Input material:
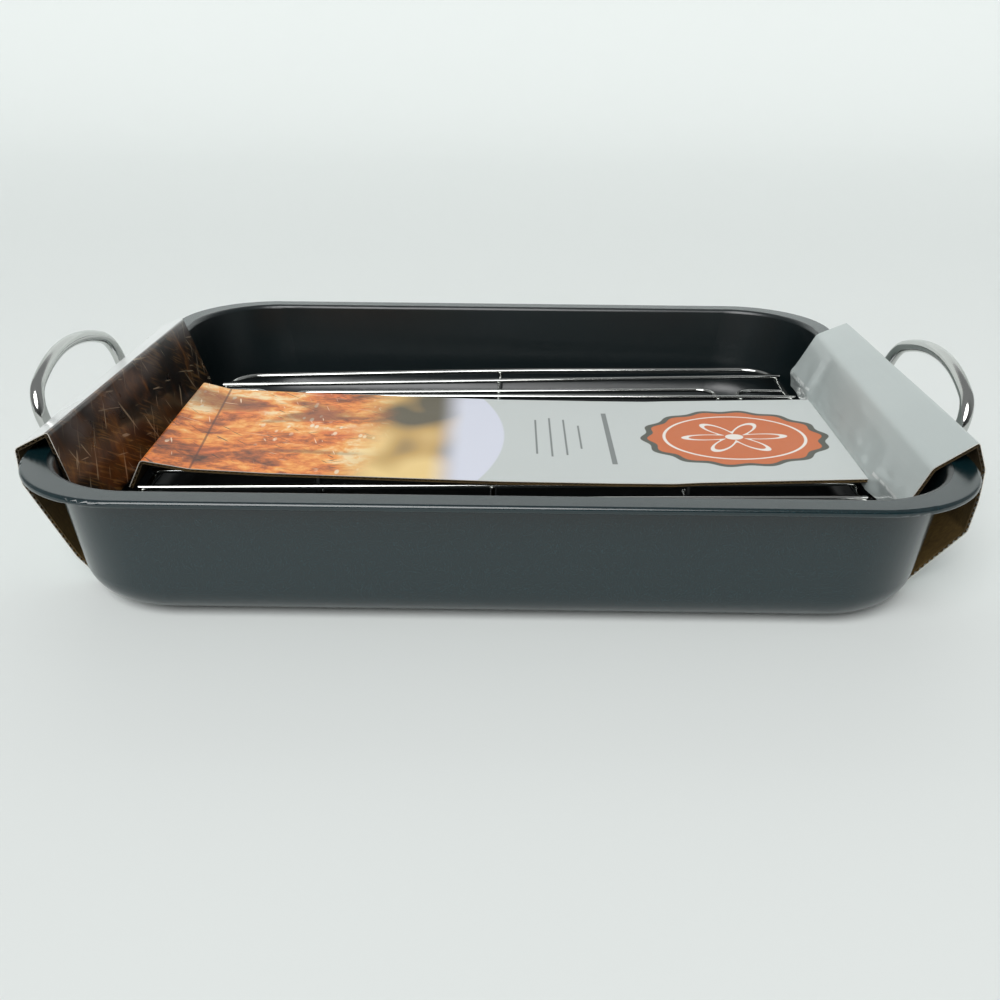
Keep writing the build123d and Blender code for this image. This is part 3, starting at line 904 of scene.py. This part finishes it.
def room_light(settings):
    """Faint light from all round, dark in front of the pan and bright behind it."""
    world = bpy.data.worlds.new("room")
    bpy.context.scene.world = world
    world.use_nodes = True
    tree = world.node_tree
    background = tree.nodes["Background"]
    background.inputs["Strength"].default_value = settings.sky
    heading = tree.nodes.new("ShaderNodeTexCoord")
    parts = tree.nodes.new("ShaderNodeSeparateXYZ")
    share = tree.nodes.new("ShaderNodeMapRange")
    share.inputs["From Min"].default_value = -1.0
    walls = tree.nodes.new("ShaderNodeValToRGB")
    front, rear = walls.color_ramp.elements
    front.color = settings.front_colour
    rear.color = settings.rear_colour
    rear.position = settings.rear_from
    tree.links.new(heading.outputs["Generated"], parts.inputs["Vector"])
    tree.links.new(parts.outputs["Y"], share.inputs["Value"])
    tree.links.new(share.outputs["Result"], walls.inputs["Fac"])
    tree.links.new(walls.outputs["Color"], background.inputs["Color"])


def place_camera(settings):
    """The camera, turned by its pitch, yaw and roll."""
    forward = Vector((
        math.sin(settings.yaw) * math.cos(settings.pitch),
        math.cos(settings.yaw) * math.cos(settings.pitch),
        -math.sin(settings.pitch),
    ))
    level = Vector((math.cos(settings.yaw), -math.sin(settings.yaw), 0))
    upright = level.cross(forward)
    right = level * math.cos(settings.roll) + upright * math.sin(settings.roll)
    above = upright * math.cos(settings.roll) - level * math.sin(settings.roll)
    bpy.ops.object.camera_add(location=settings.camera_place)
    camera = bpy.context.active_object
    turned = Matrix((right, above, -forward)).transposed().to_4x4()
    camera.matrix_world = Matrix.Translation(settings.camera_place) @ turned
    camera.data.lens = settings.lens
    camera.data.sensor_width = SENSOR
    bpy.context.scene.camera = camera


class ROASTER_OT_stage(bpy.types.Operator):
    """Set the floor, the light and the camera"""

    bl_idname = "roaster.stage"
    bl_label = "Stage"

    def execute(self, context):
        settings = context.scene.roaster_stage
        backdrop(settings)
        rear_light(settings)
        ceiling_light(settings)
        room_light(settings)
        place_camera(settings)
        context.scene.view_settings.view_transform = "Standard"
        return {"FINISHED"}


class ROASTER_PT_panel(bpy.types.Panel):
    """Sizes, colours and steps of the roasting pan"""

    bl_idname = "ROASTER_PT_panel"
    bl_label = "Roasting Pan"
    bl_space_type = "VIEW_3D"
    bl_region_type = "UI"
    bl_category = "Roasting Pan"

    def draw(self, context):
        for group in ("roaster_pan", "roaster_wire", "roaster_card", "roaster_stage"):
            settings = getattr(context.scene, group)
            box = self.layout.box()
            for name in settings.__annotations__:
                box.prop(settings, name)
        for operator in OPERATORS:
            self.layout.operator(operator.bl_idname)


OPERATORS = (
    ROASTER_OT_pan,
    ROASTER_OT_handles,
    ROASTER_OT_rack,
    ROASTER_OT_top_card,
    ROASTER_OT_base_band,
    ROASTER_OT_stage,
)
GROUPS = (
    ("roaster_pan", PanFinish),
    ("roaster_wire", WireFinish),
    ("roaster_card", CardSizes),
    ("roaster_stage", StageSettings),
)


def register():
    """Adds the settings to the scene, and the steps and the panel to Blender."""
    for name, group in GROUPS:
        bpy.utils.register_class(group)
        setattr(bpy.types.Scene, name, PointerProperty(type=group))
    for operator in OPERATORS:
        bpy.utils.register_class(operator)
    bpy.utils.register_class(ROASTER_PT_panel)


def unregister():
    """Takes out what register adds."""
    bpy.utils.unregister_class(ROASTER_PT_panel)
    for operator in reversed(OPERATORS):
        bpy.utils.unregister_class(operator)
    for name, group in reversed(GROUPS):
        delattr(bpy.types.Scene, name)
        bpy.utils.unregister_class(group)


def main():
    """Runs the steps in order."""
    register()
    bpy.ops.roaster.pan()
    bpy.ops.roaster.handles()
    bpy.ops.roaster.rack()
    bpy.ops.roaster.top_card()
    bpy.ops.roaster.base_band()
    bpy.ops.roaster.stage()


if __name__ == "__main__":
    main()
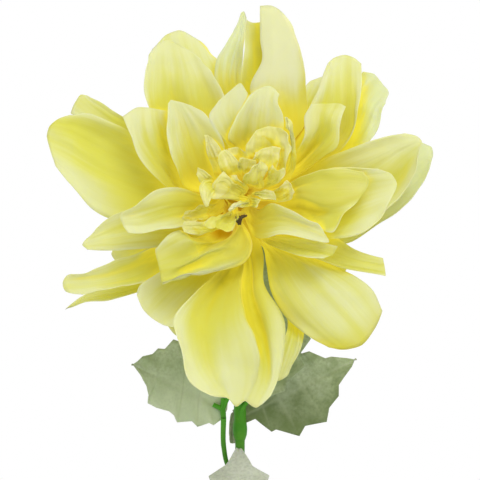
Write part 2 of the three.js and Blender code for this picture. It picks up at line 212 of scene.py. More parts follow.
glaze, wire = finish_of("stoneware_glaze")
place = wire.node("ShaderNodeTexCoord", out="Object")
height = wire.node("ShaderNodeSeparateXYZ", {0: place}, out=2)
clouds = wire.noise(place, 22, 3)
edge_of_glaze = (height + wire.noise(place, 60, 2) * 0.002).between(*GLAZE_STOPS)
specks = wire.noise(place, 900, 0).between(0.745, 0.80)
glazed = wire.tint(specks * 0.55, wire.tint(clouds.between(0.35, 0.7), GLAZE, GLAZE_WARM), SPECK)
grit = wire.noise(place, 1800, 2)
surface(
    wire,
    {
        "Base Color": wire.tint(edge_of_glaze, STONEWARE, glazed),
        "Roughness": 0.85 - edge_of_glaze * (0.62 - clouds * 0.08),
        "Normal": wire.bump(clouds + (1 - edge_of_glaze) * grit, 0.25),
    },
)
vase.data.materials.append(glaze)
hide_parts("vase")
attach(vase, "root")

# Stem. One moulding in bright green plastic: the stem with the swollen collars where its petioles leave it, and
# the pin at its top on which the bloom is threaded. It stands on the vase's floor and leans on the throat's front.
HUB = np.array([0.0, -31.0, 340.0])
LOOKS_UP = math.radians(16)
LOOKS_LEFT = math.radians(5)
STEM_Y = HUB[1] + 22.3
STEM_RADIUS = 1.8
UPPER_STEM_RADIUS = 2.45
PETIOLE_RADIUS = 0.8
PIN_RADIUS = 1.2
PIN_LENGTH = 27.5
STEM_SIDES = 20
STEM_STEP = 1.2
MOULD_MARKS = 0.12
LOW_STEM = (0.236, 0.262)
STEM_GREEN = (0.050, 0.290, 0.006)
STEM_LOW_GREEN = (0.035, 0.160, 0.004)
STEM_PAINTED_HIGHLIGHT = (0.13, 0.38, 0.02)
RIGHT = np.array([math.cos(LOOKS_LEFT), -math.sin(LOOKS_LEFT), 0])
FACE = np.array([RIGHT[1], -RIGHT[0], math.tan(LOOKS_UP)])
FACE /= np.linalg.norm(FACE)
UP = np.cross(FACE, RIGHT)
LEAF_THICKNESS = 0.7
GAP = 0.3


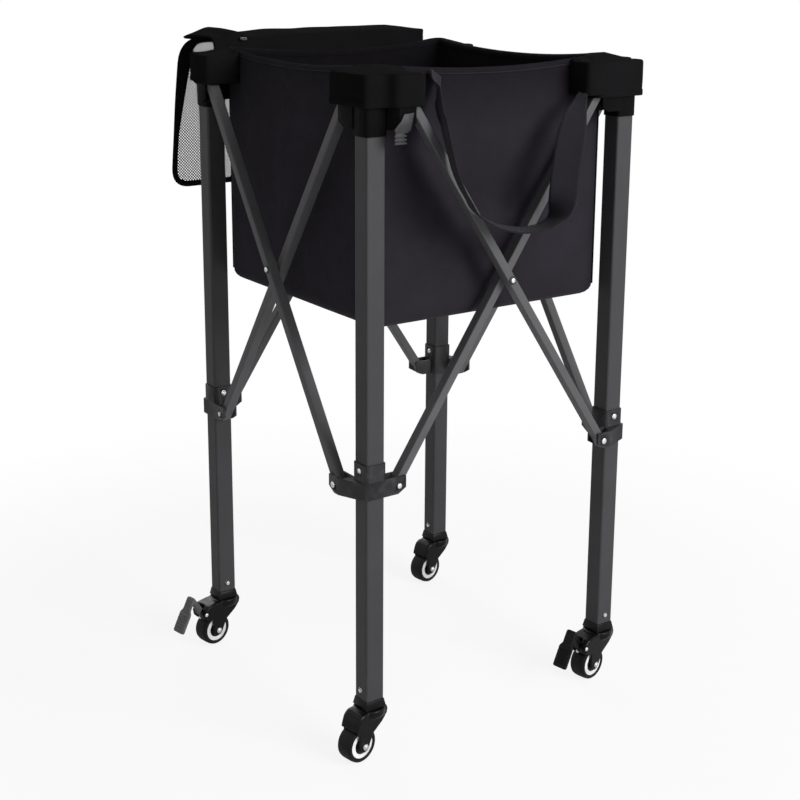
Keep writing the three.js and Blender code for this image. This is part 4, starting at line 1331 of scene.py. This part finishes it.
def hood_shell(outline, quarter, bottom):
    """A cap of cloth over an outline: its hem, its walls and a softly rounded top."""
    loop = even_loop(rounded_loop([Vector(p) for p in outline], 9), 3)
    top = hood_high.z
    # Heights, and how far each stands out of the outline: the hem, the wall and the rounded top
    levels = [(bottom, -0.6), (bottom + 0.6, 0.2), (bottom + 4, 0.5), (bottom + 8, 0.3),
              (bottom + 9, -0.5), (bottom + 14, -0.3), (bottom + 22, -0.2), (bottom + 30, -0.4),
              (top - 4, -0.6), (top - 2, -1.1), (top - 0.7, -2.2), (top - 0.15, -3.8), (top, -6)]
    shape = bmesh.new()
    rings = []
    for z, grow in levels:
        ring = []
        for base, point in zip(loop, grown_loop(loop, grow)):
            where = Vector((point.x * 0.05, point.y * 0.05, z * 0.03 + quarter * 5))
            swell = noise.noise(where) * 0.9
            outward = point.normalized() if point.length > 1 else Vector((0, 0))
            moved = point + outward * min(0.4, swell)
            height = z + lift_to_rim(base, z) + min(0, noise.noise(where * 1.7)) * 0.8
            ring.append(shape.verts.new((moved.x, moved.y, height)))
        rings.append(ring)
    join_rings(shape, rings)
    cap = shape.faces.new(rings[-1])
    bmesh.ops.triangulate(shape, faces=[cap], quad_method="BEAUTY", ngon_method="BEAUTY")
    flat = shape.loops.layers.uv.verify()
    for face in shape.faces:
        for corner in face.loops:
            co = corner.vert.co
            corner[flat].uv = ((co.x + co.z) * MM, (co.y + co.z) * MM)
    return shape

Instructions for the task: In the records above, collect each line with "three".

Correct response:
Write part 2 of the three.js and Blender code for this picture. It picks up at line 212 of scene.py. More parts follow.
Keep writing the three.js and Blender code for this image. This is part 4, starting at line 1331 of scene.py. This part finishes it.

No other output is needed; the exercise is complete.